Meriwether Lewis and William Clark and the Indians the two explorers encountered are, to say the least, the favorite subjects of sculptor Richard V. Greeves. When the Lewis and Clark bicentennial celebrations ended in 2006, it would have seemed easy for Greeves to walk away from that subject. After all, he helped close the festivities at the Autry National Center’s Museum of the American West in Los Angeles with an exhibit, “Lewis and Clark Among the Indians,” featuring more than two dozen of his sculptures, including Bird Woman, a life-size bronze of the Shoshone Sacagawea. He also took part in a symposium at the museum, “The Art and History of Lewis and Clark,” observing the 200th anniversary of the conclusion of the famed expedition.
But the 72-year-old Greeves, who has completed perhaps 35 sculptures of the Lewis and Clark expedition, says he isn’t done. “I’ve come to the conclusion that I’ll probably work on it the rest of my life,” he says from his studio in Fort Washakie, Wyoming. “I’ve worked on it the first half, so why shouldn’t I just keep going on it? There’s so much material there. My gosh, that was one of the epics in history of the United States.
“I had originally thought 40 pieces of work might cover the journey, but there’s just so much material it just keeps going on and on and snowballing and, besides that, it’s what I’ve been interested in.”
That interest began as a child in St. Louis. “I wasn’t born very far away from one of the largest depositories of Lewis and Clark memorabilia that’s in existence at the Missouri Historical Society and as a kid, why, I was within a bike ride of that place, and I just haunted that place to the point where the people in the museum there would just see me hanging around and they’d just give me gopher work, which also gave me the opportunity to rummage through all their stuff. Wonderful place for a guy who’s interested in the things that I am.”
He was also interested in art. His mother’s family included Venetian marble cutters and mosaic artists. His father’s family included ornamental plaster workers. So Greeves figures his art career began “when I was waiting in line to be born.”
When he was 15, he decided to strike out on his own. “That was kind of interesting for my mom,” he recalls. “Being a good 100 percent Italian mother, she almost went to the ceiling when I told her I was leaving. But that don’t matter even if you’re 30 years old, if you have an Italian mother and you tell her you’re leaving.”
By his mid-20s, he had bought a local trading post on Wyoming’s Wind River Reservation, converting it into his home and studio, complete with 26-foot-high ceilings, plenty of room for a sculptor. And, for Greeves, no better location could be found to find inspiration. “Everything all went hand in hand,” he says.

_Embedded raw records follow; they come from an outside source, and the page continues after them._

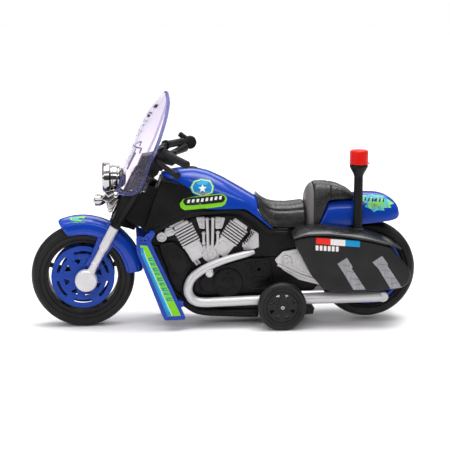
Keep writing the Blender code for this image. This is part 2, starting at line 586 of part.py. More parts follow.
node(rod((GA[0], -23.6, GA[1]), (GA[0], 23.6, GA[1]), 1.0, 20), "drive_axle", DA)
side = lathe([(1.25, -22.9), (3.0, -22.9), (3.2, -22.3), (8.4, -22.3), (9.0, -22.9), (12.2, -22.9),
              (13.2, -21.8), (13.2, -18.8), (12.2, -17.8), (9.6, -17.8), (9.4, -20.6), (3.0, -20.6), (3.0, -17.8),
              (1.25, -17.8)], 24, (GA[0], 0, GA[1]))
for i in range(8):
    a = math.radians(22.5 + 45 * i)
    c = (GA[0] + 6.0 * math.cos(a), GA[1] + 6.0 * math.sin(a))
    w = math.radians(9.5)
    hole = [(GA[0] + r * math.cos(b), GA[1] + r * math.sin(b)) for r, b in
            ((4.9, a - w * 0.7), (4.9, a + w * 0.7), (7.2, a + w), (7.2, a - w))]
    cut(side, prism(hole, -24, -19))
side_right = twin(side)
node(side, "side_wheel_left", DA)
node(side_right, "side_wheel_right", DA)

# ---------------------------------------------------------------- front wheel

tyre = lathe([(18.9, -5.4), (20.6, -6.1), (25.6, -6.4), (27.5, -4.8), (28.2, -1.4),
              (28.2, 1.4), (27.5, 4.8), (25.6, 6.4), (20.6, 6.1), (18.9, 5.4)], 32, FW)
spider = lathe([(1.85, -4.4), (4.2, -4.4), (4.2, 4.4), (1.85, 4.4)], 15, FW)
for i in range(5):
    a = math.radians(90 + 72 * i)
    c, s = math.cos(a), math.sin(a)
    pts = [(3.4, 1.5), (19.6, 1.1), (19.6, -1.1), (3.4, -1.5)]
    union(spider, prism([(FW[0] + r * c - w * s, FW[2] + r * s + w * c) for r, w in pts], -1.6, 1.6))
union(tyre, spider)
node(tyre, "front_tyre", FW)
disc = lathe([(1.85, -6.7), (17.1, -6.7), (17.1, -5.7), (6.0, -5.7), (6.0, -4.7), (1.85, -4.7)], 28, FW)
for i in range(6):
    a0, a1 = math.radians(60 * i + 9), math.radians(60 * i + 49)
    arc = [a0 + (a1 - a0) * k / 3 for k in range(4)]
    pts = [(12.9, a) for a in arc] + [(14.4, a) for a in reversed(arc)]
    cut(disc, prism([(FW[0] + r * math.cos(a), FW[2] + r * math.sin(a)) for r, a in pts], -8, -5.2))
for i in range(8):
    a = math.radians(45 * i + 15.8)
    w = math.radians(12.0)
    pts = [(7.3, a), (10.4, a + w), (10.4, a - w)]
    cut(disc, prism([(FW[0] + r * math.cos(b), FW[2] + r * math.sin(b)) for r, b in pts], -8, -5.2))
disc_right = twin(disc)
node(disc, "front_disc_left", FW)
node(disc_right, "front_disc_right", FW)

# ---------------------------------------------------------------- rear wheel

node(lathe([(19.6, -6.6), (22.4, -7.8), (24.6, -7.9), (26.2, -6.0), (27.0, -2.0), (27.0, 2.0),
            (26.2, 6.0), (24.6, 7.9), (22.4, 7.8), (19.6, 6.6)], 28, RW), "rear_tyre", RW)
rim = lathe([(1.75, -8.2), (4.4, -8.2), (4.6, -2.0), (17.2, -2.0), (17.4, -6.6), (19.2, -6.6), (19.2, 6.6),
             (17.4, 6.6), (17.2, 2.0), (4.6, 2.0), (4.4, 8.2), (1.75, 8.2)], 24, RW)
for i in range(5):
    a = math.radians(90 + 72 * i)
    cut(rim, rod((RW[0] + 11.8 * math.cos(a), -9, RW[2] + 11.8 * math.sin(a)),
                 (RW[0] + 11.8 * math.cos(a), 9, RW[2] + 11.8 * math.sin(a)), 3.6, 8))
node(rim, "rear_rim", RW)

# ---------------------------------------------------------------- fork, front fender, lamps

S_LOW = 33.4
crown = None
for sy in (-1, 1):
    y = FORK_HALF * sy
    sleeve = lathe([(0, S_LOW), (2.7, S_LOW), (3.0, S_LOW + 3), (3.8, S_LOW + 16), (3.9, S_LOW + 31), (3.2, S_LOW + 32.6),
                    (0, S_LOW + 32.6)], 14, (LEG0.x, y, LEG0.z), D)
    crown = sleeve if crown is None else (union(sleeve, crown))
    if sy == -1:
        lower = loft([[stem(s, o, w) for o, w in ((-9.6, -11.5), (-9.6, 11.5), (-5.4, 11.5), (1.0, 4.2), (3.6, 2.4),
                                                   (3.6, -2.4), (1.0, -4.2), (-5.4, -11.5))] for s in (-0.5, -4.0)])
        upper = loft([[stem(s, o, w) for o, w in ((-9.6, -11.5), (-9.6, 11.5), (-5.4, 11.5), (0.5, 4.0), (2.5, 1.8),
                                                   (2.5, -1.8), (0.5, -4.0), (-5.4, -11.5))] for s in (NECK + 0.4, NECK + 3.4)])
        crown = union(lower, crown)
        union(crown, rod(stem(-2), stem(NECK + 2), 2.3, 18))
        union(crown, upper)
node(crown, "fork_crown", STEER)
for sy, name in ((-1, "fork_leg_left"), (1, "fork_leg_right")):
    y = FORK_HALF * sy
    shaft = lathe([(0, 3.1), (1.9, 3.1), (1.95, 19.6), (2.5, 20.6), (2.6, S_LOW - 0.35), (0, S_LOW - 0.35)], 12,
                  (LEG0.x, y, LEG0.z), D)
    hub = lathe([(0, HUB_OUT), (5.2, HUB_OUT), (6.0, HUB_OUT - 1.0), (6.0, 9.2), (0, 9.2)], 20, (LEG0.x, 0, LEG0.z), (0, sy, 0), 0.037)
    node(union(shaft, hub), name, STEER)
node(rod((0, -8.9, 28.2), (0, 8.9, 28.2), 1.5, 20), "front_axle", STEER)

fend = []
for i in range(12):
    front = 1 - i / 11
    prof = []
    ri = 23.8 + (1.5 if i in (0, 11) else 0)
    for r, y in ((ri, -8.6), (28.8, -8.6), (31.2, -7.6), (32.6, -5.0), (33.1, 0), (32.6, 5.0), (31.2, 7.6), (28.8, 8.6),
                 (ri, 8.6), (ri, 7.4), (28.9, 7.4), (30.3, 6.0), (31.4, 3.0), (31.4, -3.0), (30.3, -6.0),
                 (28.9, -7.4), (ri, -7.4)):
        # the front edge leans forward towards the crown
        a = math.radians(5.0 + 103.5 * front + 4.6 * (r - 24.6) / 8.5 * front)
        prof.append((FW[0] + r * math.cos(a), y, FW[2] + r * math.sin(a)))
    fend.append(prof)
fender = loft(fend)
stay = []
for sy in (-1, 1):
    stay.append(prism([(8.8, 51.4), (4.4, 40.0), (1.2, 35.2), (6.6, 32.2), (9.6, 36.6), (17.4, 46.2), (14.0, 50.0)],
                      7.5 * sy, 8.55 * sy))
union(fender, stay[0])
union(fender, stay[1])
bridge = loft([[leg(s, w, o) for o, w in ((-3.0, -7.0), (-3.0, 7.0), (3.0, 7.0), (3.0, -7.0))] for s in (30.6, 33.6)])
bridge_cut = lathe([(0, -12), (29.2, -12), (29.2, 12), (0, 12)], 64, FW)
cut(bridge, bridge_cut)
union(fender, bridge)
node(fender, "front_fender", STEER)

HL = (13.6, 0.0, 81.9)
shell = lathe([(0, 10.6), (3.4, 10.3), (5.2, 8.4), (6.4, 4.6), (7.2, 1.0), (8.2, 0.6), (8.3, -0.9), (7.6, -1.5),
               (6.9, -0.9), (6.5, 0.6), (5.6, 4.6), (4.2, 8.0), (0, 9.6)], 18, HL, (1, 0, 0))
bracket = prism([(16.4, 75.6), (21.0, 76.6), (22.8, 74.0), (20.2, 70.0), (18.6, 67.4), (16.4, 63.4), (14.6, 62.4), (13.6, 66.0),
                 (12.6, 69.0), (10.0, 70.0), (13.0, 73.0)], -2.6, 2.6)
union(shell, bracket)
union(shell, rod((20.0, -6.8, 73.0), (20.0, 6.8, 73.0), 1.2, 6))
for sy in (-1, 1):
    union(shell, lathe([(0, 2.6), (1.6, 2.0), (2.2, 0.4), (2.2, -1.4), (0, -1.4)], 10, (18.9, 6.6 * sy, 73.0), (1, 0, 0)))
union(shell, lathe([(0, 4.6), (2.2, 3.6), (3.0, 1.6), (3.1, -1.4), (2.5, -1.4), (2.4, -0.6), (0, -0.6)], 14, (8.6, 0, 69.4),
                   (1, 0, 0)))
node(shell, "headlight_shell", STEER)
node(lathe([(0, -1.9), (3.6, -1.6), (6.4, -0.75), (6.4, 0.0), (3.6, -0.8), (0, -1.1)], 18, HL, (1, 0, 0)), "headlight_lens", STEER)
node(lathe([(0, -2.4), (1.4, -2.2), (2.15, -1.4), (2.15, -0.9), (0, -0.9)], 12, (8.6, 0, 69.4), (1, 0, 0)), "spot_lens", STEER)

# ---------------------------------------------------------------- windshield

XC = [(74.6, 16.9), (86.0, 21.9), (96.6, 26.6), (107.4, 31.0), (116.6, 36.0), (121.9, 40.2), (126.1, 44.0), (128.3, 45.6)]
XE = [(74.6, 29.4), (81.0, 32.4), (94.0, 37.0), (99.0, 39.4), (109.6, 43.4), (119.0, 46.2), (123.7, 47.0), (128.3, 46.2)]
WH = [(74.6, 20.6), (80.0, 22.0), (88.0, 23.6), (96.0, 24.0), (104.0, 22.9), (110.0, 20.6), (116.0, 16.6), (121.0, 11.6),
      (125.0, 6.6), (127.4, 2.6), (128.3, 0.8)]
zs = [74.8, 80.0, 86.0, 92.0, 98.0, 104.0, 110.0, 115.0, 119.0, 122.5, 125.5, 127.4, 128.3]
us = [-1, -0.8, -0.55, -0.28, 0, 0.28, 0.55, 0.8, 1]


def shield(z, u, back):
    xc, xe, w = value(XC, z), value(XE, z), value(WH, z)
    slope = (value(XC, min(z + 2, 128.3)) - value(XC, max(z - 2, 74.6))) / 4.0
    x = xc + (xe - xc) * abs(u) ** 2.8
    # square to the sheet, roughly
    gy = -2.8 * (xe - xc) * math.copysign(abs(u) ** 1.8, u) / max(w, 3.0)
    nrm = Vector((1.0, gy * 0.8, -slope)).normalized() * (SCREEN_T * back)
    return (x + nrm.x, u * w + nrm.y, z + nrm.z)


rows = []
for z in zs:
    rows.append([shield(z, u, 0) for u in us] + [shield(z, u, 1) for u in reversed(us)])
glass = loft(rows)
cut(glass, prism([(5.0, 60.0), (40.0, 60.0), (40.0, 84.0), (36.0, 90.6), (5.0, 90.6)], -9.3, 9.3))
for sy in (-1, 1):
    union(glass, prism([(24.6, 77.2), (34.2, 76.2), (37.8, 83.0), (37.8, 84.8), (27.0, 84.8)], 15.8 * sy, 17.0 * sy))
node(glass, "windshield", STEER)

# ---------------------------------------------------------------- handlebar

riser = prism([(30.1, 87.7), (35.9, 84.6), (38.9, 86.6), (43.6, 85.6), (46.0, 90.6), (43.6, 97.2), (40.0, 98.2),
               (37.0, 96.9), (33.4, 95.2)], -8.4, 8.4)
union(riser, prism([(44.6, 96.6), (49.4, 97.2), (52.2, 93.8), (51.4, 89.8), (49.0, 88.2), (44.8, 89.4)], -5.0, 5.0))
BAR = [(42.0, 0, 96.2), (42.8, 9, 96.5), (45.2, 16, 96.3), (50.2, 26.2, 95.0)]
union(riser, tube(spline([*BAR, (53.4, 32.6, 94.2)], 1), [2.0, 2.0, 2.1, 2.1, 2.0], 10))
union(riser, tube(spline([(x, -y - 0.4 * (y == 0), z) for x, y, z in [*BAR, (55.4, 37.4, 93.5)]], 1), [2.0, 2.0, 2.1, 2.1, 2.0], 10))
for sy in (-1, 1):
    union(riser, tube([(41.4, 7.0 * sy, 91.4), (43.3, 14.0 * sy, 90.2), (46.2, 21.0 * sy, 89.0), (49.2, 27.6 * sy, 87.6),
                       (51.0, 31.8 * sy, 86.8)], [1.7, 1.6, 1.6, 1.8, 1.3], 8))
    union(riser, rod((44.0, 11.8 * sy, 95.0), (41.2, 11.8 * sy, 99.6), 2.2, 10))
node(riser, "handlebar", STEER)
mirror = lathe([(0, 0), (3.6, 0.0), (3.9, 0.5), (3.8, 1.6), (0, 2.4)], 18, (59.2, 36.9, 96.0), (0.3, -0.93, 0.2))
union(mirror, rod((59.0, 36.0, 95.8), (55.6, 34.9, 95.2), 0.9, 10))
union(mirror, rod((58.6, 36.6, 97.6), (54.4, 36.6, 100.0), 1.6, 10))
node(mirror, "mirror_right", STEER)

if __name__ == "__main__":
    print(len(NODES), "nodes")
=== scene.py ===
import bpy
import bmesh
import json
import math
import random
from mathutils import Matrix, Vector, noise
from mathutils.bvhtree import BVHTree

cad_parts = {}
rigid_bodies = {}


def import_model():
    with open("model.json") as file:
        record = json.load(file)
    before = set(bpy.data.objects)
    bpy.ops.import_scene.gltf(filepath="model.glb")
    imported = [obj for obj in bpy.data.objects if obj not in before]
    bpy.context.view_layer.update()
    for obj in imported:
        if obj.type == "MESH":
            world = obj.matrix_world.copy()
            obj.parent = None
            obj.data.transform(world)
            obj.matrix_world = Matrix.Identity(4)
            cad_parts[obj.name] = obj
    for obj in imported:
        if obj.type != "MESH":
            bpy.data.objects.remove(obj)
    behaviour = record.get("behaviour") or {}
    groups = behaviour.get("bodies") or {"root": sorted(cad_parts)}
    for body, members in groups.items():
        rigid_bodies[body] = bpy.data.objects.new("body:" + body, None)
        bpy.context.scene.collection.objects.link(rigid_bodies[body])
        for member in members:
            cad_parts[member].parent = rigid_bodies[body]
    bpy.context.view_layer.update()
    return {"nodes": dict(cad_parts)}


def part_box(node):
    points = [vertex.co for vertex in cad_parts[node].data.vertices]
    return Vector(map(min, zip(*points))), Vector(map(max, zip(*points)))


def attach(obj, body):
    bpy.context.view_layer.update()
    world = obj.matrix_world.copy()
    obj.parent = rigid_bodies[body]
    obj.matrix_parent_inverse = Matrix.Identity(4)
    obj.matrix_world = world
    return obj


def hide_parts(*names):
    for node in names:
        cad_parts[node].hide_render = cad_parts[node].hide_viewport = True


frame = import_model()
random.seed(4)

# Shapes below are drawn in millimetres with x = 0 under the front axle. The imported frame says
# where that axle is, so the offset comes from the front wheel's own box.
_lo, _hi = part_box("front_tyre")
XO = 500.0 * (_lo[0] + _hi[0])
SCENE = bpy.context.scene


# ================================================================ mesh helpers

def link(me):
    ob = bpy.data.objects.new("o", me)
    SCENE.collection.objects.link(ob)
    return ob


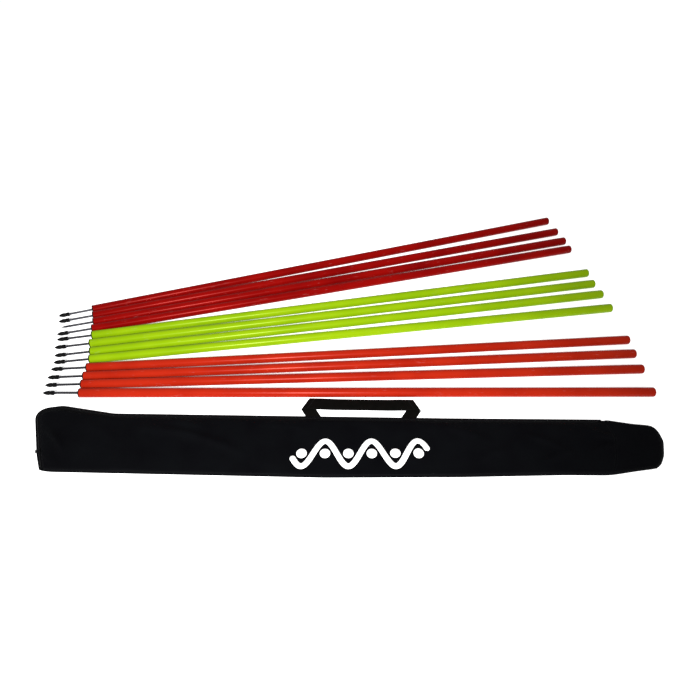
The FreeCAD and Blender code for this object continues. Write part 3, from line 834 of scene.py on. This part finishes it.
def land(surface, x, y):
    """The highest point of a surface at (x, y), and its normal."""
    hit, normal = surface.ray_cast(Vector((x, y, 0.2)), Vector((0, 0, -1)))[:2]
    if hit is None:
        return None, None
    return hit, normal if normal.z > 0 else -normal


def make_bag():
    under = bag_grid(1.0 * MM)
    under_points = np.concatenate([under, np.zeros(under.shape[:2] + (1,))], axis=2)
    under_points[..., 2] = 0.3 * MM + tail_lift(under[..., 0], under[..., 1])
    back = cloth_piece("bag_back_cloth", under_points,
                       offset=1.0, thickness=0.5 * MM, levels=0)
    finish_piece(back, "bag", "bag_cloth", "bag_back_panel", "bag_end_panel")
    front_points = make_front_cloth()
    seam = int(np.argmin(np.abs(front_points[:, 0, 0] - SEAM_X)))
    away = np.abs(np.arange(LENGTHWISE) - seam)[:, None]
    dip = np.exp(-(away / 1.1) ** 2) * np.ones((1, CROSSWISE))
    dip[:, :2], dip[:, -2:] = 0, 0
    front_points[..., 2] -= 0.6 * MM * dip
    sheets = []
    for name, part, node in (("bag_front_cloth", front_points[:seam + 1], "bag_front_panel"),
                             ("bag_end_cloth", front_points[seam:], "bag_end_panel")):
        sheet = cloth_piece(name, part)
        finish_piece(sheet, "bag", "bag_cloth", node)
        sheets.append(sheet)
    return sheets, seam, front_points


def make_zip_side():
    """The hem round the zipped edges and the zip's tape."""
    top = TAPE_TOP / MM
    roll = [(5.0, 0.95), (2.0, 0.95), (0.7, 1.3), (0.1, 2.3), (0.0, 3.2), (0.3, top - 0.1),
            (1.0, top + 0.4), (1.9, top + 0.45), (2.5, top + 0.2)]
    points = strip(lambda inset: zip_run(inset, past=9 * MM), roll)
    low = 1 - ease(points[..., 2], 1.0 * MM, 3.4 * MM)
    points[..., 2] += low * tail_lift(points[..., 0], points[..., 1])
    hem = cloth_piece("bag_zip_hem", points,
                      thickness=0.45 * MM, offset=0.0)
    finish_piece(hem, "bag", "bag_cloth", "bag_back_panel")
    flat = [(1.4, top - 0.25), (3.0, top - 0.2), (4.2, top - 0.15), (6.0, top - 0.2),
            (7.8, top - 0.15), (9.0, top - 0.2), (11.6, top - 0.25)]
    tape = cloth_piece("bag_zip_tape", strip(zip_run, flat),
                       thickness=0.5 * MM, levels=0, material=ZIP_CLOTH)
    finish_piece(tape, "bag", "zip_cloth", "zip_tape")
    return hem


CAPSULE_SIDES = 6


def capsules(name, stations, radius, material, body, slot, *replaced, squash=0.7):
    """Small rounded rods, one for each (centre, half length vector, up): threads or teeth."""
    profile = [(-1.0, 0.0), (-0.96, 0.45), (-0.8, 0.85), (0.0, 1.0), (0.8, 0.85), (0.96, 0.45),
               (1.0, 0.0)]
    points, faces = [], []
    for centre, half, up in stations:
        side = half.cross(up).normalized()
        rings = []
        for along, width in profile:
            middle = centre + half * along + up * radius * squash * (1 - along ** 2) * 0.4
            sides = CAPSULE_SIDES if width else 1
            rings.append(range(len(points), len(points) + sides))
            for k in range(sides):
                turn = 2 * math.pi * k / CAPSULE_SIDES
                points.append(middle + side * math.cos(turn) * radius * width
                              + up * math.sin(turn) * radius * squash * width)
        faces += ring_faces(rings)
    piece = new_piece(name, points, faces, material, sharp_over=80)
    keep_places(piece, "own_place", points)
    return finish_piece(piece, body, slot, *replaced)


def stitches(line, surface, pitch=4.2 * MM, length=3.1 * MM, sink=0.05 * MM):
    """Threads along a line of (x, y) points laid on a surface."""
    stations = []
    run = evenly(line, step=pitch)
    for here, there in zip(run, run[1:]):
        middle = (here + there) / 2
        way = (there - here) / np.linalg.norm(there - here) * length / 2
        ends = [land(surface, *(middle + way * k))[0] for k in (-1, 1)]
        hit, up = land(surface, *middle)
        if hit is None or None in ends:
            continue
        stations.append(((ends[0] + ends[1]) / 2 - up * sink, (ends[1] - ends[0]) / 2, up))
    return stations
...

A member of the National Academy of Western Art, Greeves has exhibited his work at the Prix de West at the National Cowboy and Western Heritage Museum in Oklahoma City (winning the James Earle Fraser Sculpture Award in 2000), as well as the Buffalo Bill Historical Center in Cody, Wyoming, home to one of his most popular pieces, The Unknown.
“We’ve all been out in the hills somewhere, sitting and looking off at a wonderful vista and wondering what it was like when the first man ever saw that,” he says of the 14-foot sculpture depicting six Indians, from a young boy to an old man, looking onto a horizon.
“It’s kind of fun to listen to different people who look at it, because each person comes up with their own conclusion,” Greeves says. “Some of them say they’re busy looking at a wagon train or something like that. I never myself had that thought, just thought what it would be like to be with some of your close buddies, sitting on the side of the mountain, looking out on a whole valley.”
But it’s Lewis and Clark for which Greeves is best known. “There isn’t one page you can’t turn to in the journals and find it just fascinating,” he says. “When they left there wasn’t even a real map of the area. It was totally unknown. I know we can’t quite pull that one off on Earth anymore. It wasn’t so long ago either——that’s the thing of it. And it didn’t take long to change it, did it?”